A research paper authored by two celebrated researchers at the Kofi Annan International Peacekeeping Training Centre (KAIPTC) has won the International Affairs Centenary Prize.
The article titled: “African experiences and alternativity in International Relations theorising about security”, written by Prof. Kwesi Aning, the Director, Faculty of Academic Affairs and Research, KAIPTC, and Dr. Kwaku Danso, a Research Fellow and Deputy Dean at the Faculty of Academic Affairs and Research at KAIPTC, emerged joint winners with Valérie Rosoux’s article on “How not to mediate conflict”.
A statement from the KAIPTC to the the Ghana News Agency (GNA) said the paper was published in the International Affairs Journal’s January 2022 Issue as part of its 100-year anniversary.
International Affairs is one of the world’s leading journals of international relations, publishing academically rigorous and policy relevant research on International Relations in the last century.
As the journal moves into its second century, the International Affairs team aims to highlight those articles published in its 100th year that best embody the journal’s second century goals.
The paper was one of six research papers shortlisted for the Centenary Prize.
Prof Aning reacting to the win, said: “It’s a recognition and celebration of originality and excellence”.
Dr Danso, on the other hand, described the achievement as humbling and inspiring, saying: “It represents a recognition of KAIPTC’s sustained commitment to contribute to scholarly and policy discourses on African and global peace and security.”
In the paper, Prof Aning and Dr Danso reflected on the ways in which International Relations and security studies have been responsible for the production of a racialised mode of security knowledge generation that obfuscates the security policies and experiences of people in African locales.

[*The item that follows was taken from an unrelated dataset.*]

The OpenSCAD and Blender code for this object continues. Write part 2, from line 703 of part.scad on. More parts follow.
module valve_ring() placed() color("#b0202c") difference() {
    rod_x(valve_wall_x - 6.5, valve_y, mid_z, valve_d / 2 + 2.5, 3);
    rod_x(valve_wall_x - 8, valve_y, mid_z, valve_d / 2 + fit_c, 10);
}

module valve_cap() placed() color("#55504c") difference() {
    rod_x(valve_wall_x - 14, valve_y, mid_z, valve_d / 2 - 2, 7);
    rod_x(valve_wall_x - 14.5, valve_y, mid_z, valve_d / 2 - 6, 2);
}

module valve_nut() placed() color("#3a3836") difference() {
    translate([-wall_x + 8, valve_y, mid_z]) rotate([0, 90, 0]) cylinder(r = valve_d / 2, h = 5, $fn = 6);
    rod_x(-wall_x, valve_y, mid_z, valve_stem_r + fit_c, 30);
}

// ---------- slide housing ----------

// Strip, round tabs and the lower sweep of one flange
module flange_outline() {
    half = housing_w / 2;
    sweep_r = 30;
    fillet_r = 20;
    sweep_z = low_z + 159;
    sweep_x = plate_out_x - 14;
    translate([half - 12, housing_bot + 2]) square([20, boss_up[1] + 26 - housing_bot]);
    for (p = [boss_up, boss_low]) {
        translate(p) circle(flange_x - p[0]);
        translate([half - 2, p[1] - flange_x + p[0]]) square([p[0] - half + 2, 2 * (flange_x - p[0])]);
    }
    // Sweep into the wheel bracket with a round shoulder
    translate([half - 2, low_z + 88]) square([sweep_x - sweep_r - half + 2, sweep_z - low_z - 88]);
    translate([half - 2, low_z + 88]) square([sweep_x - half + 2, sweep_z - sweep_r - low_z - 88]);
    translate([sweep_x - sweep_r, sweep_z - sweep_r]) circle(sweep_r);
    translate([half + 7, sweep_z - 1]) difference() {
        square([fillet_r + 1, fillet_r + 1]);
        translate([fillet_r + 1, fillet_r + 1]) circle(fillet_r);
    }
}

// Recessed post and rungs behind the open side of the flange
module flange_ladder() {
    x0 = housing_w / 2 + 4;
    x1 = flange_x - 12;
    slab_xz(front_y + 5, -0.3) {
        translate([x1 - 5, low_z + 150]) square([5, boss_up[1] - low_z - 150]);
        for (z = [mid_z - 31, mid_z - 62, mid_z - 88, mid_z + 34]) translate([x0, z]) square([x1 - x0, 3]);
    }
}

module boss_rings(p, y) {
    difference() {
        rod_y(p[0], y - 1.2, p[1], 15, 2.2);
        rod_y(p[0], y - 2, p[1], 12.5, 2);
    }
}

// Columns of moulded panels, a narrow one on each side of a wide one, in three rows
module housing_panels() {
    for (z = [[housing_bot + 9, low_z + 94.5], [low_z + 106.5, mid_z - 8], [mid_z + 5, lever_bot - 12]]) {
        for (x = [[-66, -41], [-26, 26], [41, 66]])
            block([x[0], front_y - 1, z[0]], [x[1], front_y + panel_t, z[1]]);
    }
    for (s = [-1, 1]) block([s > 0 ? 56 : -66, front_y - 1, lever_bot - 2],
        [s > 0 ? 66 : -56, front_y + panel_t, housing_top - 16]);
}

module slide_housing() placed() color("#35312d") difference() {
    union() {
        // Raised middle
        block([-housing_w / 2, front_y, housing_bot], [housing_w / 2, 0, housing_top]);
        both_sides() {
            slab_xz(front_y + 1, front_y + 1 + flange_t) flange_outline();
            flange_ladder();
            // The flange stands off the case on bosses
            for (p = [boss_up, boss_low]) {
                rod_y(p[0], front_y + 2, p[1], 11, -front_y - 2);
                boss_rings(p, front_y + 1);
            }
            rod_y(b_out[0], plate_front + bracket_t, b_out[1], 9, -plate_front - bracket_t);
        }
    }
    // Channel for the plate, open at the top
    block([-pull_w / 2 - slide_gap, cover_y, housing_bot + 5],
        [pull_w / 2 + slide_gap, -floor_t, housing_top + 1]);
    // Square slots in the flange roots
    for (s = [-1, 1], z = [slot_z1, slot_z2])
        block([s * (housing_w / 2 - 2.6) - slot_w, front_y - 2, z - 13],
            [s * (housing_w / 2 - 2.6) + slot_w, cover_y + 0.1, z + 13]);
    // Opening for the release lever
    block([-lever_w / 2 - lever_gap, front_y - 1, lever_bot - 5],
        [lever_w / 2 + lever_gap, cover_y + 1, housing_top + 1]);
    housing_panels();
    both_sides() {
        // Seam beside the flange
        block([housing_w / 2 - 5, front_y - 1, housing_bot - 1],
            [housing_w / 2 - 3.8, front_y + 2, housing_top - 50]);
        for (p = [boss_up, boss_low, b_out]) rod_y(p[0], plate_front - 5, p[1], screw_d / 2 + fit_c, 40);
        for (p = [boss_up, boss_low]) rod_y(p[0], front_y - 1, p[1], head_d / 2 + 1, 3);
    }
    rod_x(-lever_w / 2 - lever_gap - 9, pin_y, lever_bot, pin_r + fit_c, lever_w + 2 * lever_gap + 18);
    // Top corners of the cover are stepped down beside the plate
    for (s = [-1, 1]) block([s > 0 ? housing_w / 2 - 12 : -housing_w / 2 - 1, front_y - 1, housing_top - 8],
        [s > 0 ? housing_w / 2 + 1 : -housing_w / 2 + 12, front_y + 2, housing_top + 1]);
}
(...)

The authors argue that the Eurocentric bias prevalent in mainstream International Relations and Security Studies elides the extent to, which race and coloniality are implicated in the constitution of the current global power structure that relegates African States and their insecurities to the margins of the world.
The paper draws on insights from post-colonial discourses and the episteme of alternativity to explore how the study of events and processes in Africa in a theoretically conscious manner could advance International Relations scholarship as a whole.
The paper contends that incorporating African experiences as they manifest through hybrid security orders can broaden the empirical base for International Relations theorising about security since they offer another perspective outside the conventional western assumptions and experiences.